Print, without altering anything, the lines from the one that holds "obj.matrix_world = world" to the one that holds "imported = [obj", inclusive. No other lines belong in the output.

START GIVEN DATA

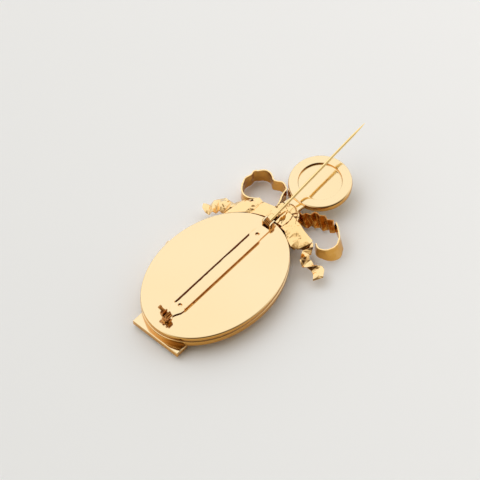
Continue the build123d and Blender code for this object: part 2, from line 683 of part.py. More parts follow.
SLIT_HALF, TAB_ANGLE, TAB_TIP = 27, 150, 2.5
with BuildPart() as catch_rotor:
    with BuildSketch(CATCH_PLANE.offset(-0.15)):
        arc_band(0.52, 1.04, 90 + SLIT_HALF, 450 - SLIT_HALF)
    extrude(amount=CATCH_LENGTH + 0.3)
    with BuildSketch(CATCH_PLANE.offset(0.35)):
        with Locations(Location(step_from((0, 0), TAB_ANGLE, (0.9 + TAB_TIP) / 2), TAB_ANGLE)):
            Rectangle(TAB_TIP - 0.9, 0.45)
        with Locations(step_from((0, 0), TAB_ANGLE, TAB_TIP)):
            Circle(0.4)
    extrude(amount=CATCH_LENGTH - 0.7)
export(catch_rotor, "catch_rotor")

# ================================================================ ribbon bow


def offset_side(points, distance):
    """The points moved sideways by distance, at right angles to the path."""
    moved = []
    for index, (x, y) in enumerate(points):
        before = points[max(index - 1, 0)]
        after = points[min(index + 1, len(points) - 1)]
        run, climb = after[0] - before[0], after[1] - before[1]
        size = math.hypot(run, climb)
        moved.append((x - climb / size * distance, y + run / size * distance))
    return moved


def ribbon(points, low, high, thick=RIBBON_THICK):
    """A metal ribbon standing on its edge along a path."""
    with BuildSketch(level(low)) as flat:
        with BuildLine():
            left = Spline(*offset_side(points, thick / 2))
            right = Spline(*offset_side(points, -thick / 2))
            Line(left @ 0, right @ 0)
            Line(left @ 1, right @ 1)
        make_face()
    extrude(flat.sketch, amount=high - low)


LEFT_LOOP = [(-3.0, 29.6), (-3.9, 32.2), (-4.9, 34.9), (-7.0, 36.1), (-9.4, 35.9), (-12.4, 36.7), (-15.0, 35.3),
             (-16.0, 32.0), (-15.5, 29.0), (-12.9, 26.8), (-9.8, 27.2), (-7.2, 28.2), (-4.2, 27.4)]
RIGHT_LOOP = [(4.0, 30.6), (6.6, 33.0), (9.2, 34.6), (12.6, 35.2), (15.6, 33.4), (17.7, 30.6), (18.0, 27.4),
              (16.6, 24.6), (14.4, 24.3), (12.3, 26.2), (9.4, 26.9), (7.2, 26.8)]
LEFT_TAIL = [(-11.2, 21.6), (-12.6, 20.3), (-14.4, 20.1), (-16.0, 19.0), (-17.2, 17.4), (-19.7, 16.3)]
RIGHT_TAIL = [(7.6, 25.6), (10.6, 24.4), (12.3, 22.2), (13.7, 19.6), (15.9, 18.9), (18.2, 19.9), (20.9, 18.2)]

with BuildPart() as bow_left_loop:
    ribbon(LEFT_LOOP, RIBBON_LOW, RIBBON_HIGH)
export(bow_left_loop, "bow_left_loop")

with BuildPart() as bow_right_loop:
    ribbon(RIGHT_LOOP, RIBBON_LOW, RIBBON_HIGH)
export(bow_right_loop, "bow_right_loop")

with BuildPart() as ribbon_tail_left:
    ribbon(LEFT_TAIL, LEFT_TAIL_LOW, LEFT_TAIL_HIGH)
export(ribbon_tail_left, "ribbon_tail_left")

with BuildPart() as ribbon_tail_right:
    ribbon(RIGHT_TAIL, RIGHT_TAIL_LOW, RIGHT_TAIL_HIGH)
export(ribbon_tail_right, "ribbon_tail_right")

KNOT_TOP = 6.0
with BuildPart() as bow_knot:
    with BuildSketch(level(0.6)):
        with BuildLine():
            Spline((-3.6, 25.6), (-3.3, 29.6), (-1.0, 32.0), (2.4, 32.0), (4.4, 30.2), (6.2, 27.6), (8.4, 26.4),
                   (7.8, 25.4), (3.0, 25.6), (0, 25.7), periodic=True)
        make_face()
    extrude(amount=KNOT_TOP - 0.6)
export(bow_knot, "bow_knot")

with BuildPart() as bow_base:                                # flat ribbon soldered along the case's shoulder
    with BuildSketch(level(BODY_BOTTOM + 0.4)):
        with BuildLine():
            shoulder = Spline((-13.4, 21.2), (-12.7, 23.4), (-10.6, 25.3), (-7.6, 26.2), (-3.0, 26.2), (3.0, 26.0),
                              (8.4, 25.2), (9.6, 21.8))
            Line(shoulder @ 1, shoulder @ 0)
        make_face()
        Ellipse(CASE_A + BODY_GROW, CASE_B + BODY_GROW, mode=Mode.SUBTRACT)
    extrude(amount=1.2)
export(bow_base, "bow_base")

# ================================================================ medallion, its neck, plaque
tilt = math.radians(MEDAL_TILT)
MEDAL_PLANE = Plane(origin=(MEDAL_X, MEDAL_Y, MEDAL_Z), x_dir=(1, 0, 0), z_dir=(0, -math.sin(tilt), math.cos(tilt)))
with BuildPart() as medallion:
    with BuildSketch(MEDAL_PLANE):
        Circle(MEDAL_R)
    extrude(amount=-MEDAL_THICK)
    fillet(medallion.edges(), radius=0.55)
    with BuildSketch(MEDAL_PLANE):
        Circle(RECESS_R)
    extrude(amount=-RECESS_DEEP, mode=Mode.SUBTRACT)
export(medallion, "medallion")

with BuildPart() as medallion_front:
    with BuildSketch(MEDAL_PLANE.offset(-MEDAL_THICK)):
        Circle(7.4)
    extrude(amount=-0.45)
    fillet(medallion_front.faces().sort_by(Axis.Z)[0].edges(), radius=0.3)
export(medallion_front, "medallion_front")

NECK_LOW, NECK_THICK = 4.2, 1.0
with BuildPart() as medallion_neck:                          # short strap that carries the medallion
    with BuildSketch(level(NECK_LOW)):
        with BuildLine():
            Polyline((-2.6, 31.2), (2.6, 31.2), (3.0, 35.6), (-1.6, 35.8), close=True)
        make_face()
    extrude(amount=NECK_THICK)
    chamfer(medallion_neck.faces().sort_by(Axis.Z)[-1].edges(), length=0.12)
export(medallion_neck, "medallion_neck")

with BuildPart() as plaque:
    with BuildSketch(level(PLAQUE_LOW)):
        with Locations((0, (PLAQUE_END - 20.3) / 2)):
            Rectangle(2 * PLAQUE_HALF, -20.3 - PLAQUE_END)
    extrude(amount=BODY_BOTTOM - PLAQUE_LOW)
    chamfer(plaque.edges().filter_by(Axis.Z), length=0.15)
    chamfer(plaque.edges().group_by(Axis.Z)[-1], length=0.15)
export(plaque, "plaque")
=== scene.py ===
# %% [markdown]
# # A brooch watch that lies on its glass
# The whole model was designed in CAD first: every plate, gear, pin and hinge is there, in its place.
# This notebook only makes it look real. It loads the CAD model as a fixed frame, and then remakes the
# pieces that a reader sees: polished gilt plates, a crimped ribbon bow, a wire pin, a painted dial.
# Everything is in metres, so sizes in millimetres are multiplied by MM.

# %% Load the frame
import json
import math

import bmesh
import bpy
from mathutils import Matrix, Vector, noise


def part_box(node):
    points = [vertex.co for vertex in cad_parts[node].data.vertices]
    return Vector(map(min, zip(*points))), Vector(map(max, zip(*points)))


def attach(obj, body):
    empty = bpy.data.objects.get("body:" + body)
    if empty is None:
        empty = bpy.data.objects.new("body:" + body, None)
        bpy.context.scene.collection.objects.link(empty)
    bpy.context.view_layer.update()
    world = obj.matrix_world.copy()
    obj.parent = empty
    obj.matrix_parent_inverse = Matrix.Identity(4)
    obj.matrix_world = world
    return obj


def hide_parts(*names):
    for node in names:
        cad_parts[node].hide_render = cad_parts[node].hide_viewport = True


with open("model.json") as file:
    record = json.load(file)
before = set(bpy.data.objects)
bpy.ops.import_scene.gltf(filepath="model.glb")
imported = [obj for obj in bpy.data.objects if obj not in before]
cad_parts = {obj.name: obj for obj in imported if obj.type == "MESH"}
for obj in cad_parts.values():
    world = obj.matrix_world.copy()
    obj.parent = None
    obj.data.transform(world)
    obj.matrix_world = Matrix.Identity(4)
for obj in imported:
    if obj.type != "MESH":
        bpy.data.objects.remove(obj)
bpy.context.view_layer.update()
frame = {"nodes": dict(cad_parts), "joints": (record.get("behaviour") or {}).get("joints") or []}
MM = 0.001
nodes = frame["nodes"]
HEAD = "watch_head"

# %% [markdown]
# ## Reading sizes from the frame
# A piece goes where its CAD solid says. These boxes give the lowest and highest corner of a node in
# millimetres, and the sizes that many cells share are read from them once. `show` puts a new mesh, lamp
# or camera into the scene, at the origin and unturned.

# %% Shared sizes, in millimetres


def show(name, data):
    obj = bpy.data.objects.new(name, data)
    bpy.context.scene.collection.objects.link(obj)
    return obj


def node_box(name):
    low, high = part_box(name)
    return low / MM, high / MM


back_low, back_high = node_box("back_cover")
body_low, body_high = node_box("case_body")
bezel_high = node_box("bezel")[1]
glass_high = node_box("crystal")[1]
BACK_TOP = back_high.z
HINGE = Vector(next(j["pos_m"] for j in frame["joints"] if j["name"] == "pin_hinge")) / MM
print(f"back cover {2 * back_high.x:.1f} x {2 * back_high.y:.1f} mm, face at {BACK_TOP:.2f} mm")

# %% [markdown]
# ## Camera
# The watch is seen from above its right lower side, with a long lens, as a small object on a table
# usually is. The camera is set from its direction round the aim point, its distance and its lens.

# %% Camera
AIM = Vector((-5.4, 16.1, 0.0))
CAMERA_AZIMUTH, CAMERA_ELEVATION, CAMERA_DISTANCE = 41.34, 53.57, 475.6


def direction(azimuth, elevation):
    """Unit vector from the object towards a viewer at that azimuth and elevation, in degrees."""
    a, e = math.radians(azimuth), math.radians(elevation)
    return Vector((math.sin(a) * math.cos(e), -math.cos(a) * math.cos(e), math.sin(e)))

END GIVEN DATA

• RESPONSE:
    obj.matrix_world = world
    return obj


def hide_parts(*names):
    for node in names:
        cad_parts[node].hide_render = cad_parts[node].hide_viewport = True


with open("model.json") as file:
    record = json.load(file)
before = set(bpy.data.objects)
bpy.ops.import_scene.gltf(filepath="model.glb")
imported = [obj for obj in bpy.data.objects if obj not in before]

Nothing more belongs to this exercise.